As a political science and urban studies major, Lopez has already successfully interned for a local politician, acted as a campaign organizer (twice), and recently served her first semester as a teaching assistant mentoring incoming freshman in the UCI Summer Bridge Program. On top of which she managed to maintain a 3.87 GPA, on-campus involvements with ASUCI and Hermanas Unidas, and hold down a job to help pay for her school fees. She’s made a strong first impression at UCI, but that doesn’t mean it was smooth sailing from the start. Though she participated in UCI’s Summer Bridge program where she was able to make friends and familiarize herself with the campus, the university was intimidating for the first-generation student.

“I didn’t go out and explore much my first quarter – I was scared,” she says. “I would stay in my dorm.”

Despite her fear, she still pushed herself to get involved in campus organizations, including Hermanas Unidas, ASUCI and the inaugural First Generation First Quarter Challenge put on by the School of Social Sciences. There, she says she was mentored by the coordinators who gave her advice on everything from what classes to take to how to handle the emotional toll of transitioning to college life. But the experience she found the most valuable in terms of her education was much simpler.

“Part of the First Gen First Quarter Challenge is that you have to ask a faculty member to coffee. It was such a great experience,” Lopez says of her chat with political science professor Robert Uriu. “It was a very intellectual conversation and I learned that I really liked having those kinds of conversations with my professors and friends, outside of the superficial ‘hey, how’s your day’ ones. So after that I started going to office hours more.”

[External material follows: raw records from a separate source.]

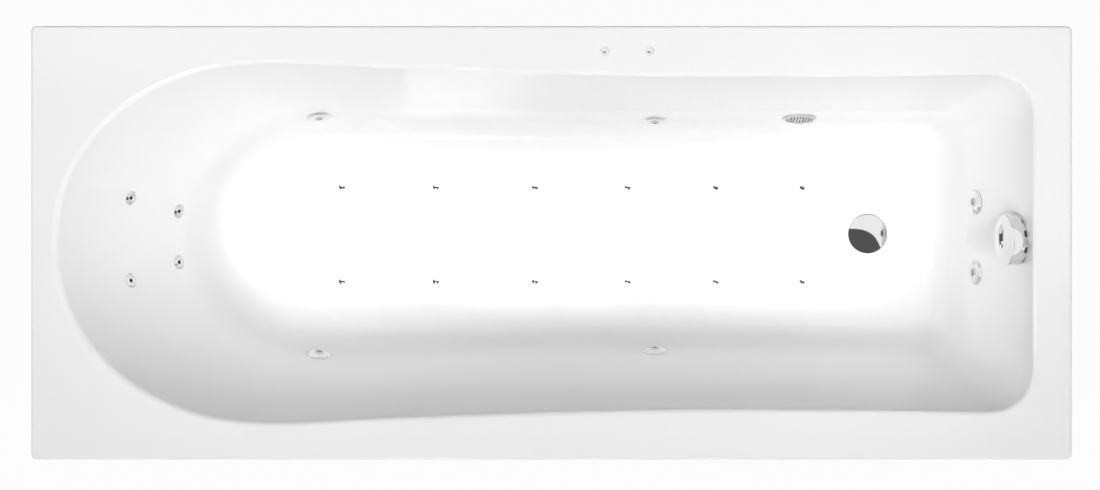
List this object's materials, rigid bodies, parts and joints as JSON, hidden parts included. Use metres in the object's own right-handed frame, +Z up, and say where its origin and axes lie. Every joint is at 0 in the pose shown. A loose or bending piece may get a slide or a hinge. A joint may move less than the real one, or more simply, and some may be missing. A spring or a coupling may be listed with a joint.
{
  "type": "bathtub",
  "caption": "Drop-in acrylic jetted bath with rounded head end, water and air jets, pump, blower, air buttons, rotary waste control and levelling frame.",
  "frame": {"origin": "on the floor under the middle of the rim", "axes": "+X along the bath from the sloping head end to the foot end with the waste, +Y across it to the side with the air buttons, +Z up"},
  "size_m": [1.8, 0.75, 0.605],
  "materials": {
    "acrylic": "white sanitary acrylic on glass fibre, polished",
    "timber": "raw chipboard and pine",
    "frame_paint": "grey powder coat",
    "zinc_steel": "zinc plated",
    "black_rubber": "matt black rubber",
    "chrome": "polished chrome",
    "grey_grille": "satin grey chromed plastic",
    "nozzle_grey": "light grey and chromed plastic",
    "white_pvc": "white pressure pipe",
    "grey_pvc": "grey moulded plastic",
    "clear_hose": "milky flexible hose",
    "black_plastic": "black moulded plastic",
    "cast_aluminium": "cast, unpainted",
    "box_plastic": "light grey moulded case",
    "spring_steel": "spring wire",
    "brass": "turned brass"
  },
  "bodies": {
    "bath": {"air_blower": "black_plastic", "air_jet_bodies": "grey_pvc", "air_jet_caps": "chrome", "air_manifold": "grey_pvc", "back_jet_faces": "chrome", "back_jet_hoses": "clear_hose", "backing_nuts": "grey_pvc", "base_board": "timber", "bath_shell": "acrylic", "blower_button_spring": "spring_steel", "blower_hose": "grey_pvc", "button_air_lines": "clear_hose", "button_bodies": "chrome", "cable_glands": "black_plastic", "control_box": "box_plastic", "control_box_lid": "box_plastic", "equipment_shelf": "frame_paint", "fan_cover": "black_plastic", "foot_pads": "black_rubber", "frame_hoops": "frame_paint", "frame_long_rails": "frame_paint", "jet_bodies": "white_pvc", "jet_gaskets": "black_rubber", "jet_rings": "chrome", "levelling_studs": "zinc_steel", "motor_terminal_box": "black_plastic", "overflow_body": "white_pvc", "overflow_hose": "grey_pvc", "overflow_rose": "chrome", "pump_back_plate": "cast_aluminium", "pump_base": "frame_paint", "pump_button_spring": "spring_steel", "pump_motor": "cast_aluminium", "pump_volute": "black_plastic", "rim_battens": "timber", "suction_body": "white_pvc", "suction_cover": "grey_grille", "suction_pipe": "white_pvc", "trap": "white_pvc", "trap_cap": "white_pvc", "union_nuts": "grey_pvc", "waste_body": "white_pvc", "waste_cable": "black_plastic", "waste_flange": "chrome", "water_main": "white_pvc"},
    "head_side_jet_left": {"head_side_jet_left_nozzle": "nozzle_grey"},
    "head_side_jet_right": {"head_side_jet_right_nozzle": "nozzle_grey"},
    "foot_side_jet_left": {"foot_side_jet_left_nozzle": "nozzle_grey"},
    "foot_side_jet_right": {"foot_side_jet_right_nozzle": "nozzle_grey"},
    "end_jet_left": {"end_jet_left_nozzle": "nozzle_grey"},
    "end_jet_right": {"end_jet_right_nozzle": "nozzle_grey"},
    "overflow_control": {"overflow_knob": "chrome"},
    "waste_plug": {"waste_cap": "chrome", "waste_seal": "black_rubber", "waste_stem": "brass"},
    "pump_button": {"pump_button_cap": "chrome"},
    "blower_button": {"blower_button_cap": "chrome"},
    "pump_rotor": {"pump_shaft": "zinc_steel", "pump_impeller": "black_plastic", "cooling_fan": "black_plastic"}
  },
  "joints": [
    {"name": "head_side_jet_left_tilt", "type": "hinge", "parent": "bath", "child": "head_side_jet_left", "pos_m": [-0.4363, 0.22646, 0.24436], "axis": [0.9916, 0.1295, 0], "range_deg": [-12, 12]},
    {"name": "head_side_jet_right_tilt", "type": "hinge", "parent": "bath", "child": "head_side_jet_right", "pos_m": [-0.4363, -0.22646, 0.24436], "axis": [-0.9916, 0.1295, 0], "range_deg": [-12, 12]},
    {"name": "foot_side_jet_left_tilt", "type": "hinge", "parent": "bath", "child": "foot_side_jet_left", "pos_m": [0.19402, 0.21941, 0.24444], "axis": [1, -0.0072, 0], "range_deg": [-12, 12]},
    {"name": "foot_side_jet_right_tilt", "type": "hinge", "parent": "bath", "child": "foot_side_jet_right", "pos_m": [0.19402, -0.21941, 0.24444], "axis": [-1, -0.0072, 0], "range_deg": [-12, 12]},
    {"name": "end_jet_left_tilt", "type": "hinge", "parent": "bath", "child": "end_jet_left", "pos_m": [0.78234, 0.065, 0.3373], "axis": [0, -1, 0], "range_deg": [-12, 12]},
    {"name": "end_jet_right_tilt", "type": "hinge", "parent": "bath", "child": "end_jet_right", "pos_m": [0.78234, -0.065, 0.3373], "axis": [0, -1, 0], "range_deg": [-12, 12]},
    {"name": "overflow_turn", "type": "hinge", "parent": "bath", "child": "overflow_control", "pos_m": [0.82571, 0, 0.52494], "axis": [-0.9869, 0, 0.1616], "range_deg": [0, 90]},
    {"name": "waste_lift", "type": "slide", "parent": "bath", "child": "waste_plug", "axis": [0, 0, 1], "range_m": [0, 0.01]},
    {"name": "pump_button_press", "type": "slide", "parent": "bath", "child": "pump_button", "axis": [0, 0, -1], "range_m": [0, 0.003], "stiffness_N_per_m": 400, "springref_m": -0.003, "deforming": ["pump_button_spring"]},
    {"name": "blower_button_press", "type": "slide", "parent": "bath", "child": "blower_button", "axis": [0, 0, -1], "range_m": [0, 0.003], "stiffness_N_per_m": 400, "springref_m": -0.003, "deforming": ["blower_button_spring"]},
    {"name": "pump_rotor_spin", "type": "hinge", "parent": "bath", "child": "pump_rotor", "pos_m": [-0.795, 0, 0.205], "axis": [0, 1, 0], "continuous": true}
  ],
  "couplings": [
    {"joint": "waste_lift", "follows": "overflow_turn", "m_per_rad": 0.006366}
  ]
}
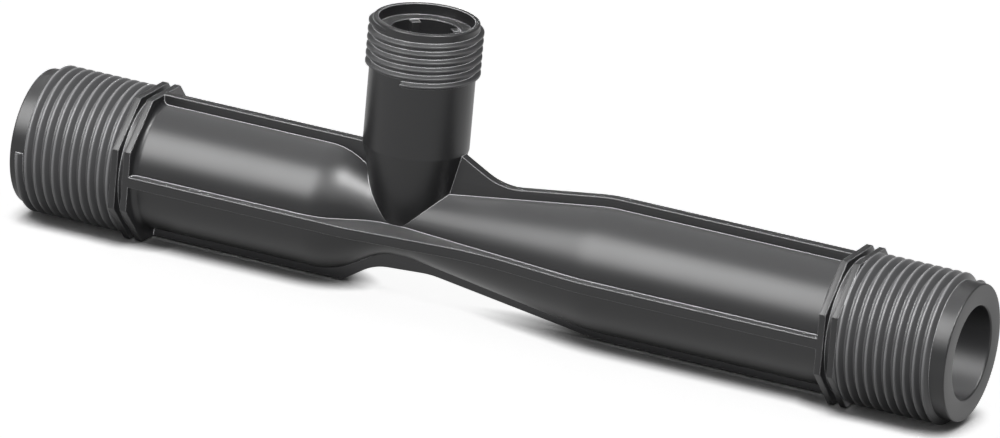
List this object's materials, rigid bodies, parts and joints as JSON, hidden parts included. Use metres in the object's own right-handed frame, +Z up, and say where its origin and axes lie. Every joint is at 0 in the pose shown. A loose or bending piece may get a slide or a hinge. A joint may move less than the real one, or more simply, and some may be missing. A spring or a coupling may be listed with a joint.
{
  "type": "venturi fertilizer injector",
  "caption": "One-piece moulded pipe run with nozzle, throat and diffuser, threaded at both ends, with a threaded suction port on top and ribs along its length.",
  "frame": {"origin": "where the axis of the pipe run crosses the axis of the suction port", "axes": "+X along the run from inlet to outlet, +Z up along the suction port, +Y towards the back"},
  "size_m": [0.2234, 0.0332, 0.063],
  "materials": {
    "moulding": "dark grey-black moulded plastic, satin"
  },
  "bodies": {
    "root": {"injector_body": "moulding"}
  },
  "joints": []
}
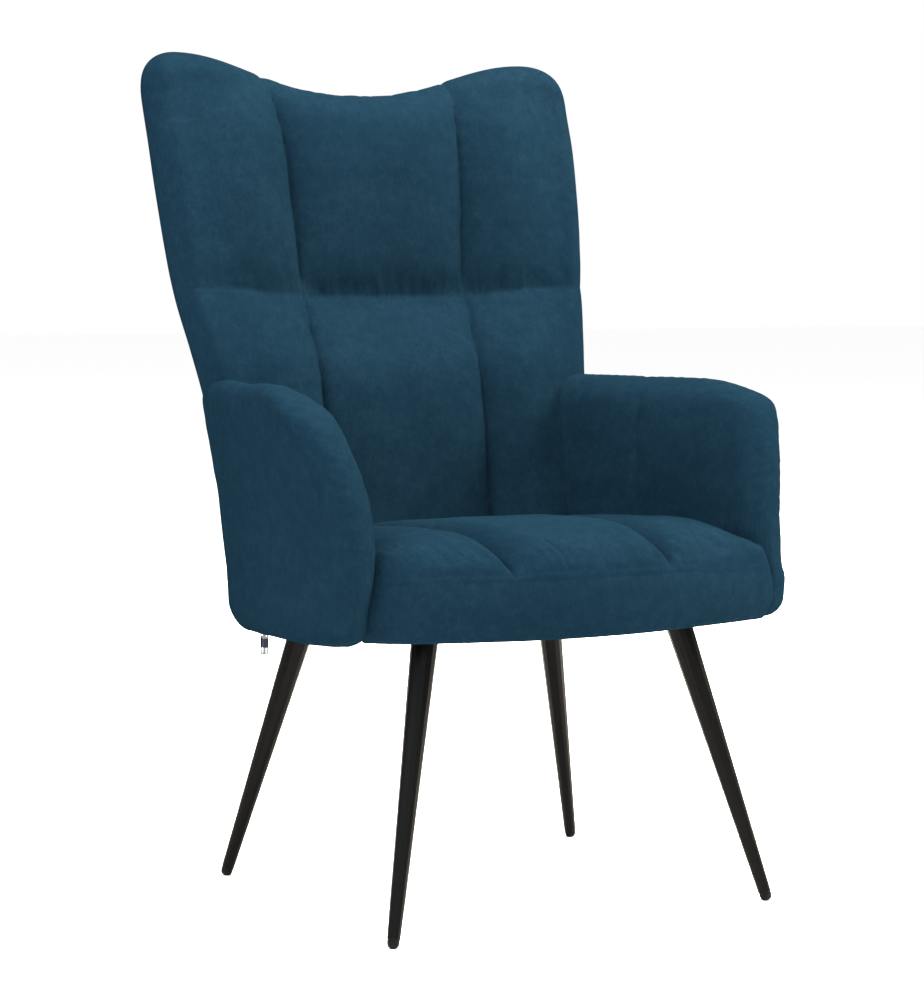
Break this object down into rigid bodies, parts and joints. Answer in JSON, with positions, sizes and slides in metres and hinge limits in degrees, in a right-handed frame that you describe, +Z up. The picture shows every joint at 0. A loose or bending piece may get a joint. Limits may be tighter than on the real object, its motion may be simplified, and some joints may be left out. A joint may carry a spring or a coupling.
{
  "type": "upholstered armchair",
  "caption": "High-backed upholstered tub armchair with a winged quilted back, rounded arms, channelled seat and splayed tapered legs.",
  "frame": {"origin": "on the floor, at the middle of the chair's overall width and depth", "axes": "+X to the sitter's left, +Y towards the back, +Z up; the sitter faces -Y"},
  "size_m": [0.621, 0.6006, 0.9633],
  "materials": {
    "velvet": "short-pile deep petrol-blue velvet with a soft sheen",
    "foam": "open-cell upholstery foam",
    "wood": "raw plywood and sawn softwood",
    "board": "thin hardboard",
    "black_steel": "satin black powder coat on steel tube",
    "black_plastic": "moulded black plastic",
    "zinc_steel": "zinc-plated fasteners and spring wire",
    "webbing": "woven elastic webbing",
    "lining": "black non-woven dust cloth",
    "nickel": "nickel-plated zip slider and pull",
    "zip_tape": "woven zip tape with a nylon coil"
  },
  "bodies": {
    "chair": {"arm_cover_right": "velvet", "arm_foam_right": "foam", "arm_front_post_right": "wood", "arm_rear_post_right": "wood", "arm_top_rail_right": "wood", "arm_side_board_right": "board", "arm_bolt_right": "zinc_steel", "arm_cover_left": "velvet", "arm_foam_left": "foam", "arm_front_post_left": "wood", "arm_rear_post_left": "wood", "arm_top_rail_left": "wood", "arm_side_board_left": "board", "arm_bolt_left": "zinc_steel", "back_inner_cover": "velvet", "back_outer_cover": "velvet", "back_foam": "foam", "back_post_right": "wood", "back_post_left": "wood", "back_top_rail": "wood", "back_middle_rail": "wood", "back_webbing_lower": "webbing", "back_webbing_middle": "webbing", "back_webbing_upper": "webbing", "seat_cover": "velvet", "seat_foam": "foam", "seat_front_rail": "wood", "seat_rear_rail": "wood", "seat_side_rail_right": "wood", "seat_side_rail_left": "wood", "leg_front_right": "black_steel", "foot_tip_front_right": "black_plastic", "leg_stud_front_right": "zinc_steel", "tee_nut_front_right": "zinc_steel", "corner_block_front_right": "wood", "leg_rear_right": "black_steel", "foot_tip_rear_right": "black_plastic", "leg_stud_rear_right": "zinc_steel", "tee_nut_rear_right": "zinc_steel", "corner_block_rear_right": "wood", "leg_front_left": "black_steel", "foot_tip_front_left": "black_plastic", "leg_stud_front_left": "zinc_steel", "tee_nut_front_left": "zinc_steel", "corner_block_front_left": "wood", "leg_rear_left": "black_steel", "foot_tip_rear_left": "black_plastic", "leg_stud_rear_left": "zinc_steel", "tee_nut_rear_left": "zinc_steel", "corner_block_rear_left": "wood", "base_lining": "lining", "seat_spring_left": "zinc_steel", "seat_spring_middle": "zinc_steel", "seat_spring_right": "zinc_steel", "zip_tape_inner": "zip_tape", "zip_tape_outer": "zip_tape"},
    "slider_front": {"zip_slider_front": "nickel"},
    "slider_rear": {"zip_slider_rear": "nickel"},
    "pull_front": {"zip_pull_front": "nickel"},
    "pull_rear": {"zip_pull_rear": "nickel"}
  },
  "joints": [
    {"name": "zip_front_slide", "type": "slide", "parent": "chair", "child": "slider_front", "axis": [0.1451, 0.9884, -0.0445], "range_m": [-0.068, 0]},
    {"name": "zip_rear_slide", "type": "slide", "parent": "chair", "child": "slider_rear", "axis": [0.1451, 0.9884, -0.0445], "range_m": [0, 0.016]},
    {"name": "pull_front_swing", "type": "hinge", "parent": "slider_front", "child": "pull_front", "pos_m": [-0.2419, 0.02485, 0.29986], "axis": [0.9894, -0.145, 0.0065], "range_deg": [-80, 8]},
    {"name": "pull_rear_swing", "type": "hinge", "parent": "slider_rear", "child": "pull_rear", "pos_m": [-0.24044, 0.03474, 0.29941], "axis": [0.9894, -0.145, 0.0065], "range_deg": [-8, 80]}
  ]
}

The experience ended up being helpful in many ways, and she recommends that all students at UCI take the same action. Not only was she able to form close bonds with her professors, but she was also able to get a better sense for what she was studying and hone in on a possible career path.

After conversations with her professors about the affects that the presidential election could have on an international scale, she knew she wanted to learn more about the world of politics. So she began working with ASUCI in legislative affairs and, after her mother helped connect her with state assemblyman Miguel Santiago, she asked if she could volunteer with his campaign. She later went on to intern in the 9th District Office of L.A. City Council member Curren Price.

Lopez loved learning about the behind-the-scenes workings of a local politician. She would make the trek up to L.A. on weekends to go door to door, make phone calls, and discuss her office’s platform with constituents, all before she was able to vote herself.  As she learned more, she was able to integrate her interest in urban planning and think about how the design of the city affects certain residents and why.

“By studying urban planning, I feel like I’ll have that background in terms of knowing how the city was built, and how that affects what’s going on behind the scenes,” she says. “I really like the ‘chisme’ or the ‘gossip’ of politics. I like knowing what’s gong on.”

Her interest in state politics became fully formed when she learned more about institutional racism and the “school to prison pipeline” in her political science courses. She immediately thought of her own high school, a charter school that shared a building with the Los Angeles Unified School District. Even though her own school was underfunded, she recalls the public school kids having even less classroom resources and it didn’t seem like they were getting the same push toward college that she was. It made her wonder where she would be had her mother and her teachers not supported her the way they did.

Then, during a shift at Pippin Commons, something clicked.

“My mom used to clean the hallways of my school. She would tell me ‘work hard so you don’t have to do this,’ but I didn’t really think about it that much,” she says. “Then one day the dishwasher broke at Pippin, and I had to stand there and wash dishes for over an hour. I hated it so much. Then I realized this is exactly what she meant. In one day my whole perspective changed and I understood – I want to get a degree and a good job and be able to make a good living for myself doing what I love. My mom is definitely my inspiration.”

Thinking back to her peers who didn’t have college resources and parents to push them to get good grades, Lopez realized that the school system must change to better serve the underprivileged and underrepresented communities.

She ultimately wants to play a part in reforming the education system through a career in local government. But until she can utilize her political science degree to take bigger steps toward that goal, Lopez is happy mentoring students from underprivileged backgrounds. She has volunteered at the Latina Public Service Academy in her hometown, a non-profit organization that encourages young women to be politically involved, and over the summer she returned to Summer Bridge at UCI, this time as a teaching assistant.

There she taught incoming freshman who were struggling to adapt to college life just like she was. She was able to reassure them, and the experience was also a great way for her to see how much she’d grown in a year.

“I’d been in that same class the summer before and was so scared,” she said. “And there I was, after one year, teaching those students and feeling so confident.”

Lopez has made a strong first impression as an Anteater, and she has plenty of time to make even more of an impact at UCI. For now though, she’s focused on her studies (she is taking her first upper-division courses), serving on the Dean’s Ambassadors Council, and settling in to her new job with the Resident Housing Association. But the most important thing she’s doing?

Relaxing.

“I try not to be too stressed about the future,” she says. “I’m excited to talk and interact with more people and just have fun. I don’t know exactly what I want to do or how I’ll get there, but if I was stressing over that I wouldn’t have the energy to try new opportunities and explore.”